• _Problem details_
Within the data that follows, set down exactly the lines from the one containing "mirror.use_axis = (True, False, False)" through the one containing "before = set(bpy.data.objects)", both ends included.

##############################

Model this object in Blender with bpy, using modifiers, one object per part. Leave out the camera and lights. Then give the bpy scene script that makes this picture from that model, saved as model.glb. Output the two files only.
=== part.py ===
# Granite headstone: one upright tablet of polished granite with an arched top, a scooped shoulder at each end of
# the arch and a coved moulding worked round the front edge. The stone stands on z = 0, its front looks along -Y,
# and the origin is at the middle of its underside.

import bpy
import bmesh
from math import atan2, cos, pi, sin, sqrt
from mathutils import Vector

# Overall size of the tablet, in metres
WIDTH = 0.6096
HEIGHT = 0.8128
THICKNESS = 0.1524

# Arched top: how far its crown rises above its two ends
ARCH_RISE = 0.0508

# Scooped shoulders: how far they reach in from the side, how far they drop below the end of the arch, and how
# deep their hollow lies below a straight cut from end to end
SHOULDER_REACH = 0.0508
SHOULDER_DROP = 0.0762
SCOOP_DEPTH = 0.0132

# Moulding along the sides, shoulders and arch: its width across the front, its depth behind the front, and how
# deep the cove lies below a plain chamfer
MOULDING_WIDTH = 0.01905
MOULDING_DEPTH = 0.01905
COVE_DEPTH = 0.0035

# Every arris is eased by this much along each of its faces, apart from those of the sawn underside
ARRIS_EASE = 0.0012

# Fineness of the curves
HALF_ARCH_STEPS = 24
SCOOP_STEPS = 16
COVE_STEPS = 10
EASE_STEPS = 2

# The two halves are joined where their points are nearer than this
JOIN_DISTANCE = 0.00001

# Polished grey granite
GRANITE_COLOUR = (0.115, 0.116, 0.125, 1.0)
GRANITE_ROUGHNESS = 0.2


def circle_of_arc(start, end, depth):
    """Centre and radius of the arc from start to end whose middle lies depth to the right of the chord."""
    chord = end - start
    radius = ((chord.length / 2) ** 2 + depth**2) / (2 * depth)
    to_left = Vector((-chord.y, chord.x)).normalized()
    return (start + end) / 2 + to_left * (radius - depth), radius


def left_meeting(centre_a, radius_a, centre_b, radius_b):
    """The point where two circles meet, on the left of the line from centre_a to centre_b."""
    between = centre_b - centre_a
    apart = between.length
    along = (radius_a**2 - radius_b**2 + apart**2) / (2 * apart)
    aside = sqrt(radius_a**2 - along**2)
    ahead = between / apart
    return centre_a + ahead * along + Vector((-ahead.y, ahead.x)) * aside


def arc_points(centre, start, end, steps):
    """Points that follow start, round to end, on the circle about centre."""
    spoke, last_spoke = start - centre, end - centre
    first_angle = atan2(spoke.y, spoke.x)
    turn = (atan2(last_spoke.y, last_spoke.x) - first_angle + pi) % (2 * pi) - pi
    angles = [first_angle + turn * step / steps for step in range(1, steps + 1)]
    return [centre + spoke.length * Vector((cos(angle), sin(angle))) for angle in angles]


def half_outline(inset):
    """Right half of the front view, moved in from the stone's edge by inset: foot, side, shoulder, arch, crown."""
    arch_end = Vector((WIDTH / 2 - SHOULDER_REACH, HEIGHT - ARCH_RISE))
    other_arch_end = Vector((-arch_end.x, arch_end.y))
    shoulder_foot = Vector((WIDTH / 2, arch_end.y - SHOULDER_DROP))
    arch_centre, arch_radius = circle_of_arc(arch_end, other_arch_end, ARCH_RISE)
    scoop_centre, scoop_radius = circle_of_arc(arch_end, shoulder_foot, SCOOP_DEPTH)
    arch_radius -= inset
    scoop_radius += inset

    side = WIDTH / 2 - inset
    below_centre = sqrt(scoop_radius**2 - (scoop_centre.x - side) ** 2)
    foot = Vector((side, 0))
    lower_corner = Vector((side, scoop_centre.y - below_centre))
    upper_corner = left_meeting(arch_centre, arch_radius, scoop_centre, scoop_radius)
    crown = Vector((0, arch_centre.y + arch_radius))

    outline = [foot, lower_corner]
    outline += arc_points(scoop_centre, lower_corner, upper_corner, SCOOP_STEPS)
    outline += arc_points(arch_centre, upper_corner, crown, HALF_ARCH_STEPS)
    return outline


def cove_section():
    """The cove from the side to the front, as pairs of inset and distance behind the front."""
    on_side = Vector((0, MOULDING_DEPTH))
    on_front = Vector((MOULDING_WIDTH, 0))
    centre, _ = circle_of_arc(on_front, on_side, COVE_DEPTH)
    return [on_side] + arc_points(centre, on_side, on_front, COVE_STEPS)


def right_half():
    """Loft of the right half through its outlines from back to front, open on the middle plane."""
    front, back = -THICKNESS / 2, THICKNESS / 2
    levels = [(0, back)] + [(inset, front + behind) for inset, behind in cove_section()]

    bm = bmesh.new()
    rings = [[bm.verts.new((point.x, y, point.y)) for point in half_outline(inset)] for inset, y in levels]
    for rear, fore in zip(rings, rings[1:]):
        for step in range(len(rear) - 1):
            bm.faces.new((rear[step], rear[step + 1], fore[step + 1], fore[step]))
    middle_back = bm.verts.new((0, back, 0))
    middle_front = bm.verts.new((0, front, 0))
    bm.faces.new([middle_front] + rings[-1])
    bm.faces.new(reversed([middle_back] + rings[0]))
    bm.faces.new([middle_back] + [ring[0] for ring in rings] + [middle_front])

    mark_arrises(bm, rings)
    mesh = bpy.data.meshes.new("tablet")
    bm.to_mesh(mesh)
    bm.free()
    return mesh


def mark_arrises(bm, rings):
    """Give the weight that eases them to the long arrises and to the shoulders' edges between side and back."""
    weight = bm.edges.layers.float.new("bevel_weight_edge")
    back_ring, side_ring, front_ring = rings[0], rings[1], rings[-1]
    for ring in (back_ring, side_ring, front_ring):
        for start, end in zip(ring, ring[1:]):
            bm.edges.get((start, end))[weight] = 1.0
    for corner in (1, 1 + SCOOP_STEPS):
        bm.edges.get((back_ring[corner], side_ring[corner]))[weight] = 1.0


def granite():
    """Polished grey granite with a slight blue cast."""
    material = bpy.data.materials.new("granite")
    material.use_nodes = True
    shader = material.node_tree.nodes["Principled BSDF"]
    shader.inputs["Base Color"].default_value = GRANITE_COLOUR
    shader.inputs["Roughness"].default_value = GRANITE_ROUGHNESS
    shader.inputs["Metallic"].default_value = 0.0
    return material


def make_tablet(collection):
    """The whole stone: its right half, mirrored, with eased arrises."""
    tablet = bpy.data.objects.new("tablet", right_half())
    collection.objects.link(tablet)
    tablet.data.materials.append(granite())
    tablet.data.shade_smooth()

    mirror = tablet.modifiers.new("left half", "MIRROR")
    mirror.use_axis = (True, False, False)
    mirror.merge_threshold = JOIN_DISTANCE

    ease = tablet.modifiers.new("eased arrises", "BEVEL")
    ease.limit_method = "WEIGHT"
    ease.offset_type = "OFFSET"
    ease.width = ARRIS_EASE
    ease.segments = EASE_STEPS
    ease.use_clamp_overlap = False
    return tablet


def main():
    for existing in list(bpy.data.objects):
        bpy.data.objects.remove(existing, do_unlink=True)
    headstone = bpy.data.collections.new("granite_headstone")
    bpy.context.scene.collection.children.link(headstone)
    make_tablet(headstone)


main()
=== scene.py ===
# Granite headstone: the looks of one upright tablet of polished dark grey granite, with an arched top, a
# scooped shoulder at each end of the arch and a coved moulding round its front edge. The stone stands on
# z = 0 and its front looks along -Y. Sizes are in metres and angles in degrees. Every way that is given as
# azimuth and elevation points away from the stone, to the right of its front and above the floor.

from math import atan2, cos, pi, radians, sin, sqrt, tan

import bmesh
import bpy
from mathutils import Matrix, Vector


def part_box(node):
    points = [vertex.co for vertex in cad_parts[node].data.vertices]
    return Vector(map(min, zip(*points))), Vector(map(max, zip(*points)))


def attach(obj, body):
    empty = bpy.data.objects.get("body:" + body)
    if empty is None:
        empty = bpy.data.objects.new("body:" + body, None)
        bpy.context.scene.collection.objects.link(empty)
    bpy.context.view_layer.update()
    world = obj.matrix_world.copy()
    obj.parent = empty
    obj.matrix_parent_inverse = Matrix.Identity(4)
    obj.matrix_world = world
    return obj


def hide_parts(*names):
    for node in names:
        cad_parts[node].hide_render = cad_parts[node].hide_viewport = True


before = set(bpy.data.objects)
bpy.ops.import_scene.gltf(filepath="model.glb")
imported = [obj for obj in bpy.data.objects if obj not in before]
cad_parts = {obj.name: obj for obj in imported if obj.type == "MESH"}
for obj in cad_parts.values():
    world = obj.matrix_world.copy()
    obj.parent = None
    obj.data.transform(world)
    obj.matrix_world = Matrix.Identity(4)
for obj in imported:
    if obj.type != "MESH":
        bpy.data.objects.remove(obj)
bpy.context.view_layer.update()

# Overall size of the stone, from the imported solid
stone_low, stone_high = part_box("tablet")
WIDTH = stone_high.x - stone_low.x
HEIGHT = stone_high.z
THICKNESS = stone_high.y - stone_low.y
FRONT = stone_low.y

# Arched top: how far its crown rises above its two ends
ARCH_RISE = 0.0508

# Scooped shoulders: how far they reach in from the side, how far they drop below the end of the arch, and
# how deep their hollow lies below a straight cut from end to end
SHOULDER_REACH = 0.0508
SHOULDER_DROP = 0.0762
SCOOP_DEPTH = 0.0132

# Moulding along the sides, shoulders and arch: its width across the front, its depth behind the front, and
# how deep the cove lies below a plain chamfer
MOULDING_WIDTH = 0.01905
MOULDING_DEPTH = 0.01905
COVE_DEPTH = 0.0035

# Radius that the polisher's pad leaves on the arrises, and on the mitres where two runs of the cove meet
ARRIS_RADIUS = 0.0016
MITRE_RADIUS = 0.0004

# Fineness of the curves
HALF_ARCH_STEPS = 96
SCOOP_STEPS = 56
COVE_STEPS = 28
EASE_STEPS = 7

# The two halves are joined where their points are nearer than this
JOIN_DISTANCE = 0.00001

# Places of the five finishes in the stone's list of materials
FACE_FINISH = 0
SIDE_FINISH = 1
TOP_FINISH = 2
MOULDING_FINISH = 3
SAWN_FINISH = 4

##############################

• _The solution_
    mirror.use_axis = (True, False, False)
    mirror.merge_threshold = JOIN_DISTANCE

    ease = tablet.modifiers.new("eased arrises", "BEVEL")
    ease.limit_method = "WEIGHT"
    ease.offset_type = "OFFSET"
    ease.width = ARRIS_EASE
    ease.segments = EASE_STEPS
    ease.use_clamp_overlap = False
    return tablet


def main():
    for existing in list(bpy.data.objects):
        bpy.data.objects.remove(existing, do_unlink=True)
    headstone = bpy.data.collections.new("granite_headstone")
    bpy.context.scene.collection.children.link(headstone)
    make_tablet(headstone)


main()
=== scene.py ===
# Granite headstone: the looks of one upright tablet of polished dark grey granite, with an arched top, a
# scooped shoulder at each end of the arch and a coved moulding round its front edge. The stone stands on
# z = 0 and its front looks along -Y. Sizes are in metres and angles in degrees. Every way that is given as
# azimuth and elevation points away from the stone, to the right of its front and above the floor.

from math import atan2, cos, pi, radians, sin, sqrt, tan

import bmesh
import bpy
from mathutils import Matrix, Vector


def part_box(node):
    points = [vertex.co for vertex in cad_parts[node].data.vertices]
    return Vector(map(min, zip(*points))), Vector(map(max, zip(*points)))


def attach(obj, body):
    empty = bpy.data.objects.get("body:" + body)
    if empty is None:
        empty = bpy.data.objects.new("body:" + body, None)
        bpy.context.scene.collection.objects.link(empty)
    bpy.context.view_layer.update()
    world = obj.matrix_world.copy()
    obj.parent = empty
    obj.matrix_parent_inverse = Matrix.Identity(4)
    obj.matrix_world = world
    return obj


def hide_parts(*names):
    for node in names:
        cad_parts[node].hide_render = cad_parts[node].hide_viewport = True


before = set(bpy.data.objects)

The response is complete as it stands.